Apple Mighty Mouse Wireless


Wireless Mighty Mouse which used Bluetooth 2.0.

Apple Magic Mouse


Introduced in 2009 as a replacement to the Wireless Mighty Mouse. The Magic Mouse features multi-touch gesture controls similar to those found on the iPhone and the MacBook’s trackpads, wireless Bluetooth capabilities and laser-tracking.

Apple Magic Trackpad


The Magic Trackpad is a multi-touch trackpad mainly consists of glass and aluminium. The device’s design is similar to the trackpad found on the current MacBook family of laptops, but 75% larger than the trackpad found on the MacBook Air and MacBook Pro. Unlike the Magic Mouse, the Magic Trackpad supports up to four-fingered gestures.

Apple Magic Trackpad 2


The Magic Trackpad 2 is rechargeable with a built-in battery. Space Gray or Silver. Four force sensors underneath the trackpad surface allow you to click anywhere, and detect subtle differences in the amount of pressure you apply. Features an edge-to-edge glass surface area that is nearly 30 percent larger than the previous trackpad. Lightning to USB Cable. Bluetooth 4.0.

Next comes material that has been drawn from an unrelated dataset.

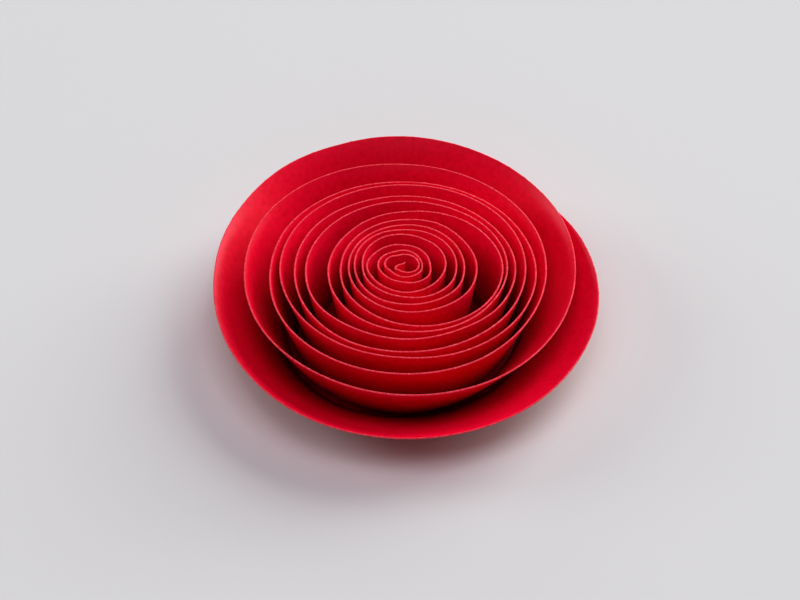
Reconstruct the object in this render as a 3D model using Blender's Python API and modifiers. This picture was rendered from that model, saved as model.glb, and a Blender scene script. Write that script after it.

Magic Mouse 2 – Space Gray


Now in a Space Gray finish. Magic Mouse 2 is completely rechargeable, so you’ll eliminate the use of traditional batteries. It’s lighter, has fewer moving parts thanks to its built-in battery and continuous bottom shell, and has an optimized foot design — all helping Magic Mouse 2 track easier and move with less resistance across your desk. And the Multi-Touch surface allows you to perform simple gestures such as swiping between web pages and scrolling through documents. Magic Mouse 2 is ready to go right out of the box and pairs automatically with your Mac.